Traditional Judaism maintains a delicate balance between opposites: Universal/Parochial, Individual/National, Timely/Timeless, Spirituality/Law and others. Generally, as both Rav Soloveitchik זצ”ל and Prof. Isadore Twersky ז”ל noted, the second element of each dyad sets the outer boundaries of the first. Orthodox Jews, as pre-modern Jews before them, believe that the these limits are rooted in God’s Word, as interpreted by the sages whose authority is rooted in that Word. Granting that the Torah endows its interpreters with a certain degree of interpretive freedom, there are limits beyond which one may not go and legitimately affirm one’s fealty to Orthodoxy. That is because we maintain that the underlying principles of God’s Torah are timeless: they possess transcendent integrity, even as they interact with changing circumstance.
There are many corollaries of this simple truth. One of them is that one must admit that there are situations wherein the Torah demands that one surrender to the Will of God. Free will is granted to all, but one is expected to take responsibility for one’s actions. In the case of an interfaith couple, the option of a principled, valid conversion to Judaism exists and should be made available to the degree possible.
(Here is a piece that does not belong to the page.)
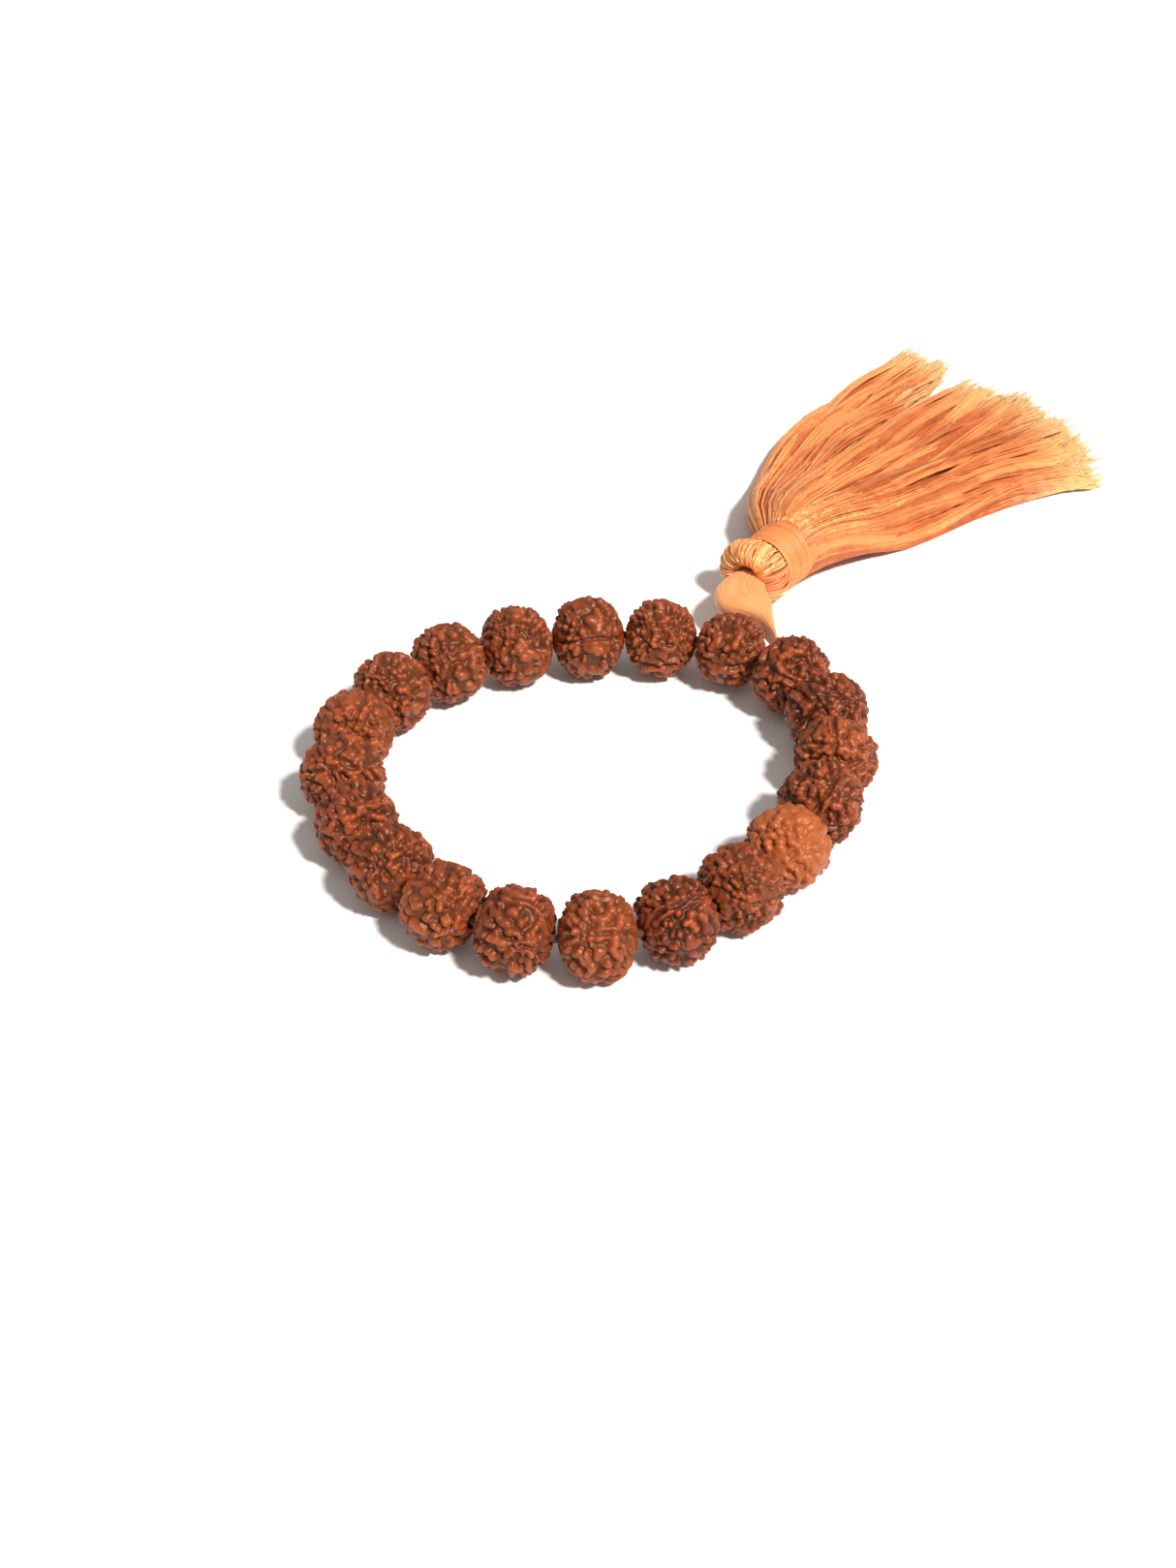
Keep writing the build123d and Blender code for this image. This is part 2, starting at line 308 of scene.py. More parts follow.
oiled_seed = paint_seed()
seed_radius = 5.5 * mm
bore_radius = 0.8 * mm
rind_depth = 1.05 * mm
proud = 0.20 * mm
face_lines = 5
around_steps = 168
along_steps = 92
bore_steps = 5
neighbour_gap = 0.0
silk_gap = 0.34 * mm
fullness = 2.38
bead_count = 20
pale_bead = 5
joints = {joint["name"]: joint for joint in frame["joints"]}
bead_middles = [np.array(joints[f"spin_bead_{n:02d}"]["pos_m"]) for n in range(1, bead_count + 1)]
bead_ways = [np.array(joints[f"spin_bead_{n:02d}"]["axis"]) for n in range(1, bead_count + 1)]
half_pitch = 5.0 * mm
size_of_bead = (
    (1, 0.99), (2, 1.01), (3, 1.0), (4, 0.99), (5, 0.98), (6, 1.0), (7, 0.99), (8, 1.02), (9, 1.0),
    (10, 0.99), (11, 1.0), (12, 0.97), (13, 1.01), (14, 0.98), (15, 0.97), (16, 1.0), (17, 1.0),
    (18, 1.02), (19, 0.96), (20, 0.93),
)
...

Empathy and caring must be part and parcel of the encounter with interfaith couples. However, that cannot come at the expense of the integrity of the Torah or of the future of the Jewish people. Sometimes, the whole is greater than the sum of its parts.
So, while I can fully understand the initiatives by the above-noted Conservative rabbis (even as I think them deeply misguided), there is no credible place within Orthodoxy for similar initiatives or proposals.